Mother!
Jennifer Lawrence and Javier Bardem star in Darren Aronofsky's Mother!, a mind-bending shocker whose mysteries need to be unpacked and then unpacked again
Darren Aronofsky has never been afraid of the outlandish and mind-bending, but with Mother! he enters into new realms, crafting a hellish, anxiety-ridden house of horrors chamber piece that earns its titular exclamation mark many times over.
Comparisons to The Fountain are likely, yet Mother! shares more in common with Aronofsky’s much-derided Noah. If that Old Testament epic was inspired by the tale of the deluge in the book of Genesis, Mother!'s inspiration is the fire and fury of the apocalyptic Revelation. Religious iconography is rife and this allegorical tale is densely packed, with plenty of layers to peel back. Chiefly though, the pleasure of Mother! is found in its mystery, strangeness, and horror.
Jennifer Lawrence and Javier Bardem are an unnamed couple living in a remote house in dire need of repair following a horrendous fire. Bardem is a frustrated poet and author of merit, but can’t seem to muster his muse. With an anachronistic fountain pen in hand (no laptops, or indeed mobile phones, are present in this film) he wiles away his days suffering from writer’s block. Meanwhile Lawrence, the more practical and tenderly of the couple, is repairing their home and giving it a new lease of life.
On paper, their life is idyllic – cut off from the outside world, rebuilding a home together. But something isn’t right; things are off-kilter. Their relationship is sexless, their conversation practical and only one person’s needs are being met.

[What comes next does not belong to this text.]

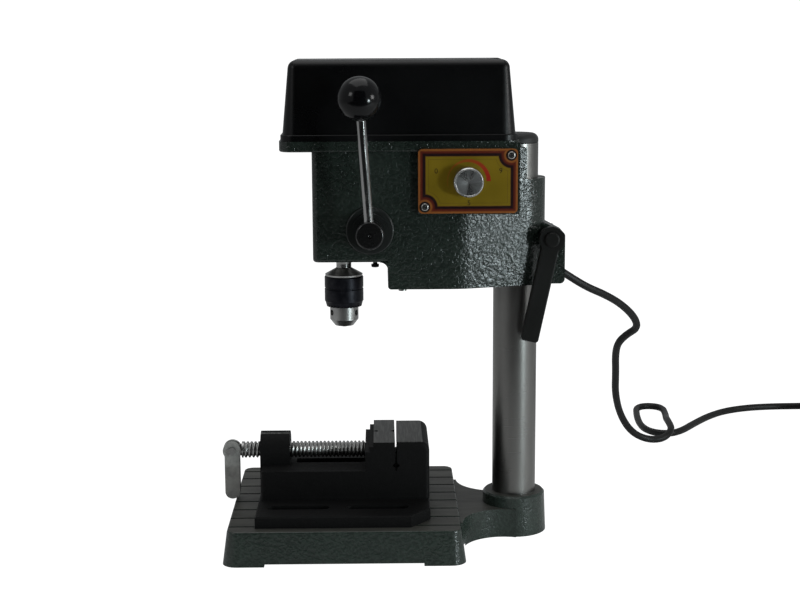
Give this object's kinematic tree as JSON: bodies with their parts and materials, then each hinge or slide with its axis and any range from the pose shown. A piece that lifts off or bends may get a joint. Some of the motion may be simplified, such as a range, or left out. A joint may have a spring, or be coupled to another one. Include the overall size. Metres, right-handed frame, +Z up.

They seem to merely occupy the same space – and what a strange space it is.
The house is kept permanently pristine by Lawrence, while Bardem locks himself away in his study where he keeps a mysterious crystal, and refuses to allow her in without being present. Then there is the shadowy, cavernous basement. Their home is like a cross between the Psycho house and Kubrick’s Overlook Hotel in The Shining. It’s all enough to make you reach for a copy of Bachelard’s The Poetics of Space or Dante’s Inferno (or should that be Purgatorio?).
Whatever their marital problems, things are about to get worse with the rude intrusion of surprise guests in the form of Ed Harris and Michelle Pfeiffer. Harris is a doctor with a hacking cough, but doesn’t let that get in the way of his smoking. Lawrence is fearful of Harris’s abrupt arrival, but when Bardem discovers he's a fan of his work, the doctor is welcomed with open arms (at least by Bardem). Then Harris’s wife appears, played with cat-clawing menace by Pfeiffer. This new house guest is happy to criticise everything Lawrence does while knocking back as many vodkas as possible.
Then things become even stranger. Lawrence is struck by a stomach pain, and cancerous black holes start to form in the woodwork of the house. More and more guests begin to arrive, and time seems to speed up, even jump, racing toward a heart-thumping crescendo.
Everything in Mother! is gleefully over the top, but nothing is wasted. There are scalpel-sharp critiques of everything, from what it means to be an artist to celebrity culture, and perhaps even a dig at the iCloud hacking scandal. Aronofsky has certainly opened up his own heart on screen.
This is a film to be unpacked and then unpacked again, and is likely to trigger a myriad of interpretations, which is all part of the joy. Whatever your take from it, Mother! is nothing less than a shocking delight of apocalyptic proportions.